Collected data

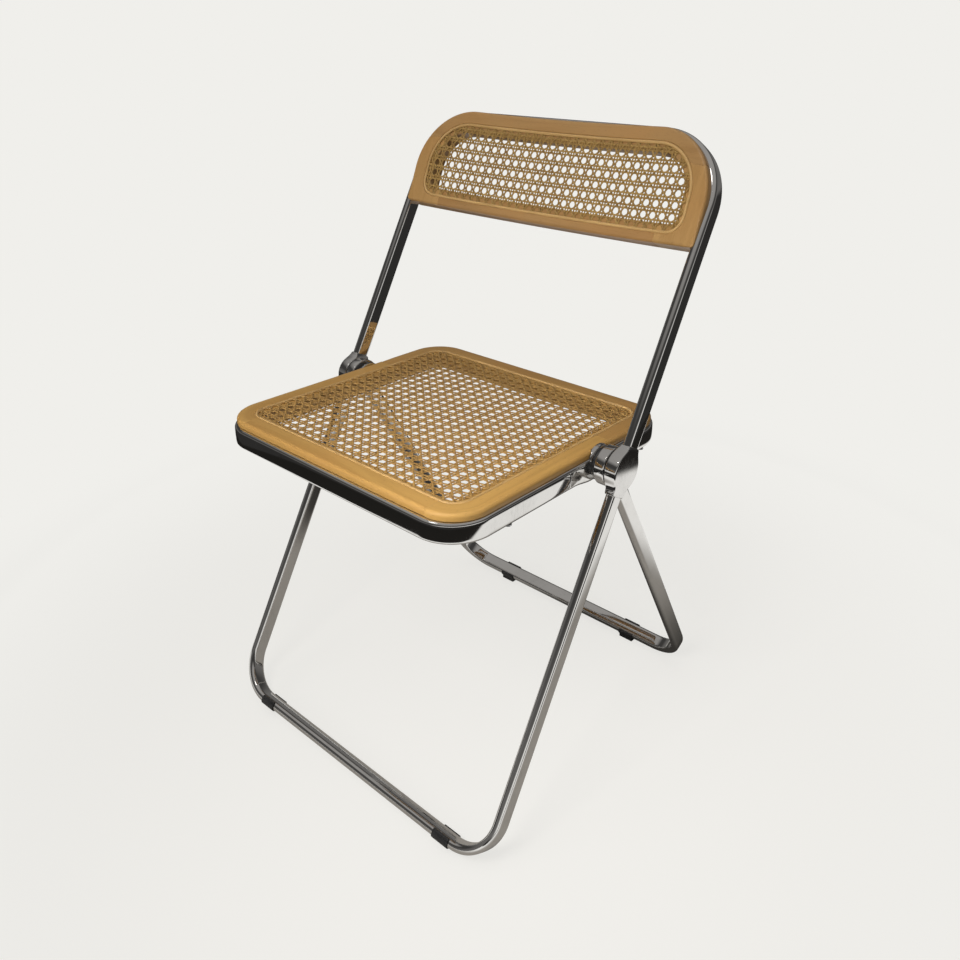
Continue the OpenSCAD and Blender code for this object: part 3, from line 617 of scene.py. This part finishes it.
# the lines that cross an outline, with the run at which each enters and leaves it, found on a fine row of points
def insideSpan(origin, way, length, inside, fine=1600):
    run = np.linspace(0, length, fine)
    spots = origin[:, None] + way[:, None] * run[:, None]
    hit = inside(spots[..., 0], spots[..., 1])
    enters, leaves = run[hit.argmax(1)], run[fine - 1 - hit[:, ::-1].argmax(1)]
    good = hit.any(1) & (leaves - enters > cane.shortest)
    return origin[good], way[good], enters[good, None], leaves[good, None]


# pairs of strips each way and single ones on both slants; they leave eight-sided holes on a square grid
def weave(start, pitch, low, high, inside, surface, seed):
    rng = np.random.default_rng(seed)
    pitch, low, high = np.array(pitch), np.array(low), np.array(high)
    lines = [start[k] + pitch[k] * np.arange(math.ceil((low[k] - start[k]) / pitch[k]),
                                             math.floor((high[k] - start[k]) / pitch[k]) + 1) for k in range(2)]
    apart = cane.pairApart / 2
    grid, slants = [], []
    for k in (1, 0):
        crossings, step = lines[k], pitch[k]
        crossings = np.concatenate([[crossings[0] - step], crossings, [crossings[-1] + step]])
        at = (crossings[:, None] + [-apart, apart, step * cane.flatFrom, step * cane.flatTo]).ravel()
        at = np.concatenate([[low[k] - 1], at, [high[k] + 1]])
        shape = np.concatenate([[0], np.tile([-1.0, 1.0, 0.0, 0.0], len(crossings)), [0]])
        order = np.argsort(at)
        at, shape = at[order], shape[order]
        for member in (-1, 1):
            origin = np.full((len(lines[1 - k]), 2), low[k])
            origin[:, 1 - k] = lines[1 - k] + member * apart
            origin, way, enters, leaves = insideSpan(origin, np.tile(np.eye(2)[k], (len(origin), 1)),
                                                     high[k] - low[k], inside)
            run = np.clip(at - low[k], enters, leaves)
            lift = np.broadcast_to(shape * (member if k else -member) * cane.wave, run.shape)
            grid.append(stripField(origin, way, run, lift, surface, rng.random(len(origin))))
    # slanted strips run midway between the crossings of the pairs, over one set of pairs and under the other
    diagonal = math.hypot(*pitch)
    slope, cell = pitch / diagonal, diagonal / 2
    count = int(((high - low) / pitch).sum()) + 4
    number = np.arange(-2, 2 * count + 2)
    originY = lines[1][0] - pitch[1] * 2
    length = (high[1] - originY) / slope[1] + 4
    at = np.concatenate([[-1], np.arange(0, length, cell / 3), [length + 1]])
    for turn in (1, -1):
        back = math.ceil((high[1] - low[1]) / pitch[1]) + 4 if turn > 0 else 0
        originX = lines[0][0] + (number - 1.5 - back) * pitch[0]
        origin, way, enters, leaves = insideSpan(np.stack([originX, np.full(len(number), originY)], -1),
                                                 np.tile(slope * (turn, 1), (len(number), 1)), length, inside)
        run = np.clip(at, enters, leaves)
        lift = turn * cane.crossWave * np.cos(run / cell * math.pi)
        slants.append(stripField(origin, way, run, lift, surface, rng.random(len(origin))))
    return grid, slants


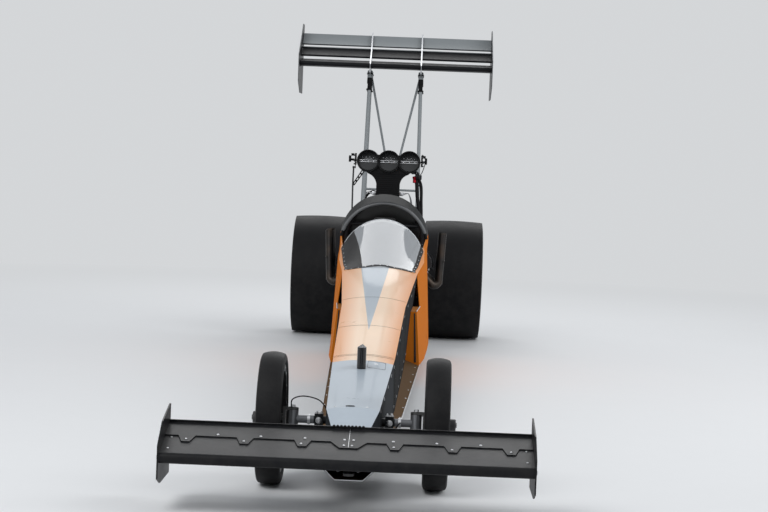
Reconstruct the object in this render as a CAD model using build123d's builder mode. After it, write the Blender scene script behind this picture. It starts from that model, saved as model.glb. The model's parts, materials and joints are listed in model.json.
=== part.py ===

- [PROBLEM STATEMENT]: Return the entries above exactly as they appear.

- [ANSWER TO THE EXERCISE]:
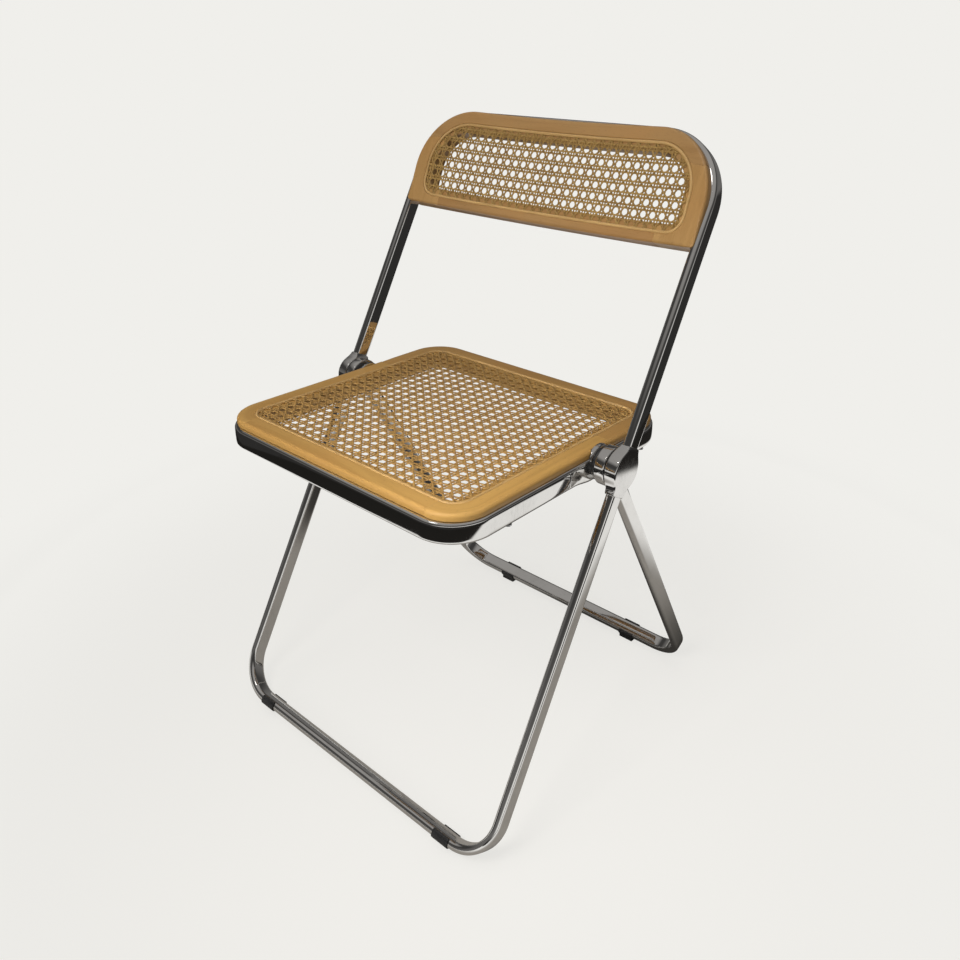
Continue the OpenSCAD and Blender code for this object: part 3, from line 617 of scene.py. This part finishes it.
# the lines that cross an outline, with the run at which each enters and leaves it, found on a fine row of points
def insideSpan(origin, way, length, inside, fine=1600):
    run = np.linspace(0, length, fine)
    spots = origin[:, None] + way[:, None] * run[:, None]
    hit = inside(spots[..., 0], spots[..., 1])
    enters, leaves = run[hit.argmax(1)], run[fine - 1 - hit[:, ::-1].argmax(1)]
    good = hit.any(1) & (leaves - enters > cane.shortest)
    return origin[good], way[good], enters[good, None], leaves[good, None]


# pairs of strips each way and single ones on both slants; they leave eight-sided holes on a square grid
def weave(start, pitch, low, high, inside, surface, seed):
    rng = np.random.default_rng(seed)
    pitch, low, high = np.array(pitch), np.array(low), np.array(high)
    lines = [start[k] + pitch[k] * np.arange(math.ceil((low[k] - start[k]) / pitch[k]),
                                             math.floor((high[k] - start[k]) / pitch[k]) + 1) for k in range(2)]
    apart = cane.pairApart / 2
    grid, slants = [], []
    for k in (1, 0):
        crossings, step = lines[k], pitch[k]
        crossings = np.concatenate([[crossings[0] - step], crossings, [crossings[-1] + step]])
        at = (crossings[:, None] + [-apart, apart, step * cane.flatFrom, step * cane.flatTo]).ravel()
        at = np.concatenate([[low[k] - 1], at, [high[k] + 1]])
        shape = np.concatenate([[0], np.tile([-1.0, 1.0, 0.0, 0.0], len(crossings)), [0]])
        order = np.argsort(at)
        at, shape = at[order], shape[order]
        for member in (-1, 1):
            origin = np.full((len(lines[1 - k]), 2), low[k])
            origin[:, 1 - k] = lines[1 - k] + member * apart
            origin, way, enters, leaves = insideSpan(origin, np.tile(np.eye(2)[k], (len(origin), 1)),
                                                     high[k] - low[k], inside)
            run = np.clip(at - low[k], enters, leaves)
            lift = np.broadcast_to(shape * (member if k else -member) * cane.wave, run.shape)
            grid.append(stripField(origin, way, run, lift, surface, rng.random(len(origin))))
    # slanted strips run midway between the crossings of the pairs, over one set of pairs and under the other
    diagonal = math.hypot(*pitch)
    slope, cell = pitch / diagonal, diagonal / 2
    count = int(((high - low) / pitch).sum()) + 4
    number = np.arange(-2, 2 * count + 2)
    originY = lines[1][0] - pitch[1] * 2
    length = (high[1] - originY) / slope[1] + 4
    at = np.concatenate([[-1], np.arange(0, length, cell / 3), [length + 1]])
    for turn in (1, -1):
        back = math.ceil((high[1] - low[1]) / pitch[1]) + 4 if turn > 0 else 0
        originX = lines[0][0] + (number - 1.5 - back) * pitch[0]
        origin, way, enters, leaves = insideSpan(np.stack([originX, np.full(len(number), originY)], -1),
                                                 np.tile(slope * (turn, 1), (len(number), 1)), length, inside)
        run = np.clip(at, enters, leaves)
        lift = turn * cane.crossWave * np.cos(run / cell * math.pi)
        slants.append(stripField(origin, way, run, lift, surface, rng.random(len(origin))))
    return grid, slants


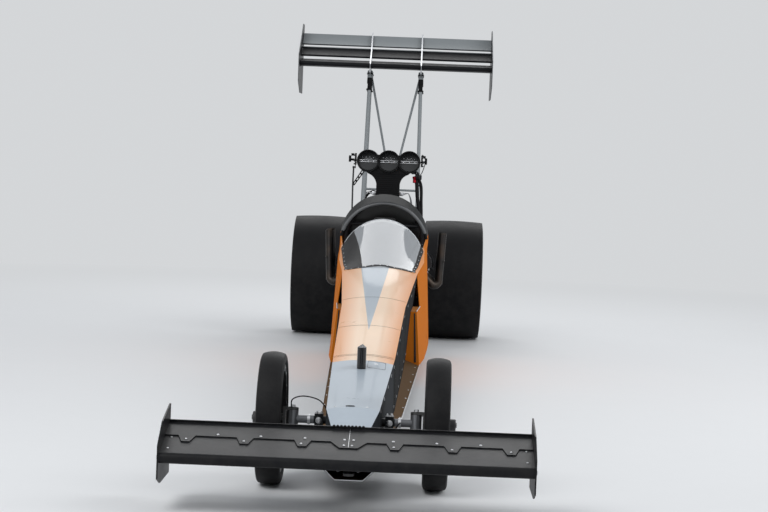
Reconstruct the object in this render as a CAD model using build123d's builder mode. After it, write the Blender scene script behind this picture. It starts from that model, saved as model.glb. The model's parts, materials and joints are listed in model.json.
=== part.py ===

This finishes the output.